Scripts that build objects
>> BEGIN

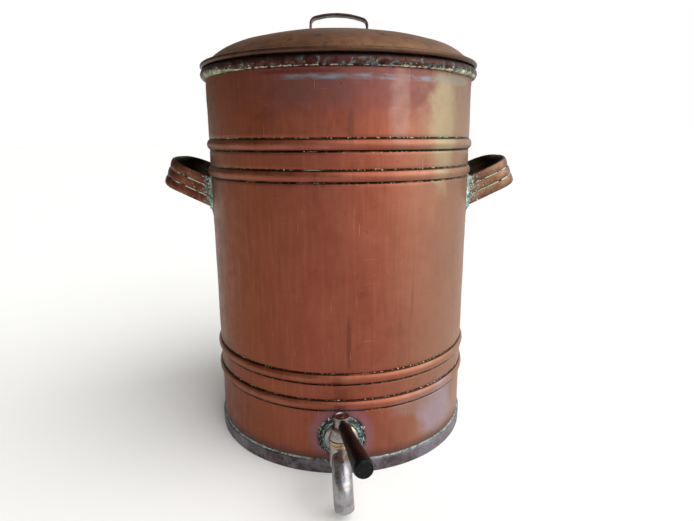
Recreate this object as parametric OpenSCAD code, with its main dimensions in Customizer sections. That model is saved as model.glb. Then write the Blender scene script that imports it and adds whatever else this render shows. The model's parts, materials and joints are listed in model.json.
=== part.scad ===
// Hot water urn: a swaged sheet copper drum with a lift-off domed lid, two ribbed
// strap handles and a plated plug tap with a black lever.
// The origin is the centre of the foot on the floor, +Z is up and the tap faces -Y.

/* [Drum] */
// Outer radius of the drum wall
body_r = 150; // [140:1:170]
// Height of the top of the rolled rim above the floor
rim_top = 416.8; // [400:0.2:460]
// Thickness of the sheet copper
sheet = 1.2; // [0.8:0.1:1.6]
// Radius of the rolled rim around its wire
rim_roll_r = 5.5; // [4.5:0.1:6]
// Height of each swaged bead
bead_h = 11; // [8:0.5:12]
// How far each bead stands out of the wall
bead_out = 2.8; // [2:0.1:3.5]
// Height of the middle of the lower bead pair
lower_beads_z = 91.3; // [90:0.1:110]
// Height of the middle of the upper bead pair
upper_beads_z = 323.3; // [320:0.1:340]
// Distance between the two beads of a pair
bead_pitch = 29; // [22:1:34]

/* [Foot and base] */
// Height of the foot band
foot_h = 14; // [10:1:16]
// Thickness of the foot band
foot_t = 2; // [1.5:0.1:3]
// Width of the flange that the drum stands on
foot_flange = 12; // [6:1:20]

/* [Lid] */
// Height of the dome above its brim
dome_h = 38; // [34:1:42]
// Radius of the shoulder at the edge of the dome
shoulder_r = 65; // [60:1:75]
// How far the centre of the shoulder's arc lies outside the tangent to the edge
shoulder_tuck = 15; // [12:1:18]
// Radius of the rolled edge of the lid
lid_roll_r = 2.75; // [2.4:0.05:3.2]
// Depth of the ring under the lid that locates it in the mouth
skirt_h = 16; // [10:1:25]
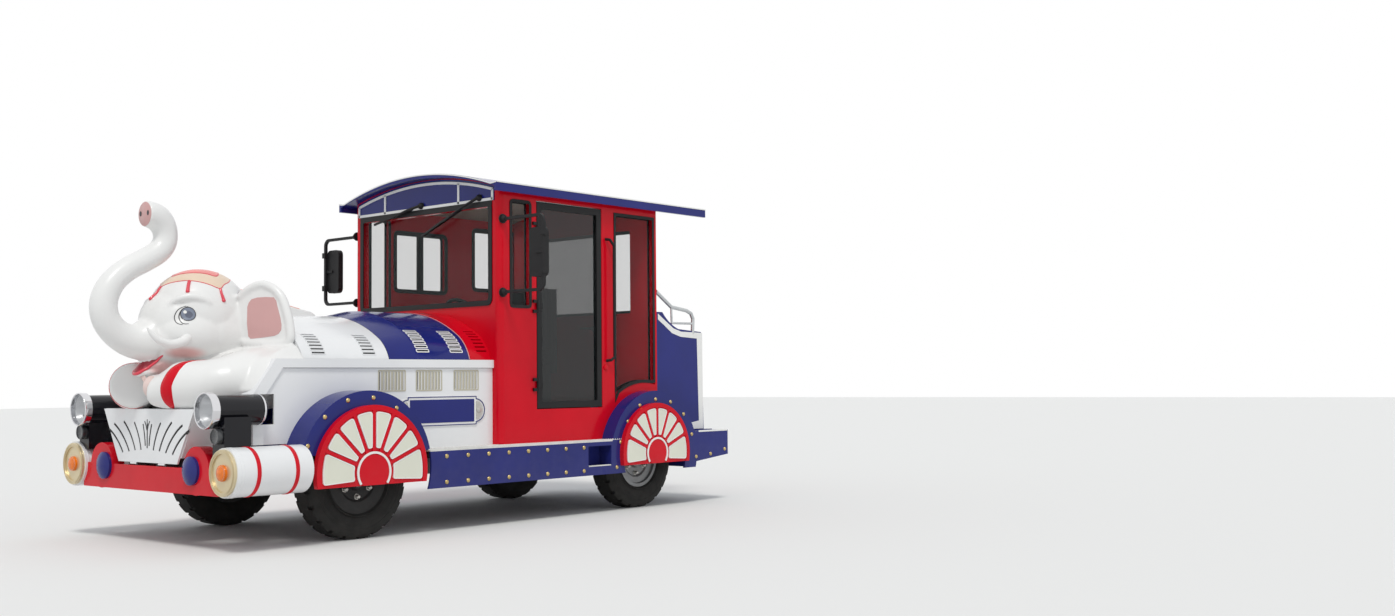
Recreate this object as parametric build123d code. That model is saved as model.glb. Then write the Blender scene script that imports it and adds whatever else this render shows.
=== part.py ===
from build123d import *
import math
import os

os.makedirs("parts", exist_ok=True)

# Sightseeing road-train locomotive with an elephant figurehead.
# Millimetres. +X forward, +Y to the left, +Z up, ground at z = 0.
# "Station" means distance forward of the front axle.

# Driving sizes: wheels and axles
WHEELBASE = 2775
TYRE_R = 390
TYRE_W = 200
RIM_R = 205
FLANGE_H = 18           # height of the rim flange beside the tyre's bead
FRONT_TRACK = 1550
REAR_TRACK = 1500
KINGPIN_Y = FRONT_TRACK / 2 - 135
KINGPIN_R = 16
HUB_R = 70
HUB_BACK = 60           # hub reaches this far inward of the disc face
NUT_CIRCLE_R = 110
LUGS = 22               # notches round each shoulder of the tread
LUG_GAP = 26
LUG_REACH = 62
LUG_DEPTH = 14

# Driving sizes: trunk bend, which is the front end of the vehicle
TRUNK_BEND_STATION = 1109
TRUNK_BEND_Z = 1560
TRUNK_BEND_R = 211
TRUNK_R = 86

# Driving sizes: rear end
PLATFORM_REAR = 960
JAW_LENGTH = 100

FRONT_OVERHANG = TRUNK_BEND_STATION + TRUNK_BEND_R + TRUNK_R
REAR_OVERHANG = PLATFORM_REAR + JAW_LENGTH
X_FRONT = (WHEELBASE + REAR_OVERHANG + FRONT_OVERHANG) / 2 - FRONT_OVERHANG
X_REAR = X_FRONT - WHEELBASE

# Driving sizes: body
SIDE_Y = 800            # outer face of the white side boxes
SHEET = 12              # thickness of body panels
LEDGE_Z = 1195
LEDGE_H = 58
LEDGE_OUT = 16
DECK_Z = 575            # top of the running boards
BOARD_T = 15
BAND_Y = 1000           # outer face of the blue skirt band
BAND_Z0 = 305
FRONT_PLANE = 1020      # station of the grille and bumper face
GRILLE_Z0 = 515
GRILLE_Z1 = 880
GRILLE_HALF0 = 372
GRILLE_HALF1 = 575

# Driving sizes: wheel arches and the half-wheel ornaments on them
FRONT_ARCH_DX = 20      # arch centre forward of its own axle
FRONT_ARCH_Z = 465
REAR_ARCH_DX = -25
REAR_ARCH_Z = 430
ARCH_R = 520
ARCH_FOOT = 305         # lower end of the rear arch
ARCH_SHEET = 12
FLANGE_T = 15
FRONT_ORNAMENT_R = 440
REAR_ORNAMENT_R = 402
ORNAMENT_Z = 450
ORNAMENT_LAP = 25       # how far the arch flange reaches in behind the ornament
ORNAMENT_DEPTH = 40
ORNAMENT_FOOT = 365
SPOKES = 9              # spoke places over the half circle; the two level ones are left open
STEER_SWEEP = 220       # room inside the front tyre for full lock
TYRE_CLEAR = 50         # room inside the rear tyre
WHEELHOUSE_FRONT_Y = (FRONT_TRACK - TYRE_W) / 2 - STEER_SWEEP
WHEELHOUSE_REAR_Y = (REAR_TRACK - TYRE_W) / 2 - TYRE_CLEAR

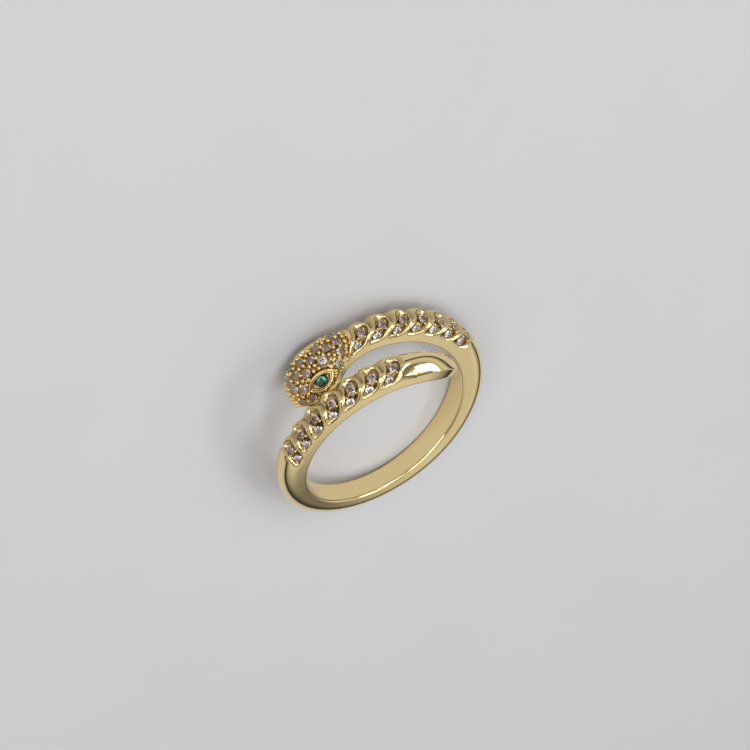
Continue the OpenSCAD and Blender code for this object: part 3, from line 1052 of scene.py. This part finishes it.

>> END

[AIM]:
Write out every line of the data that holds the word "parts".

[EXERCISE RESPONSE]:
Recreate this object as parametric OpenSCAD code, with its main dimensions in Customizer sections. That model is saved as model.glb. Then write the Blender scene script that imports it and adds whatever else this render shows. The model's parts, materials and joints are listed in model.json.
os.makedirs("parts", exist_ok=True)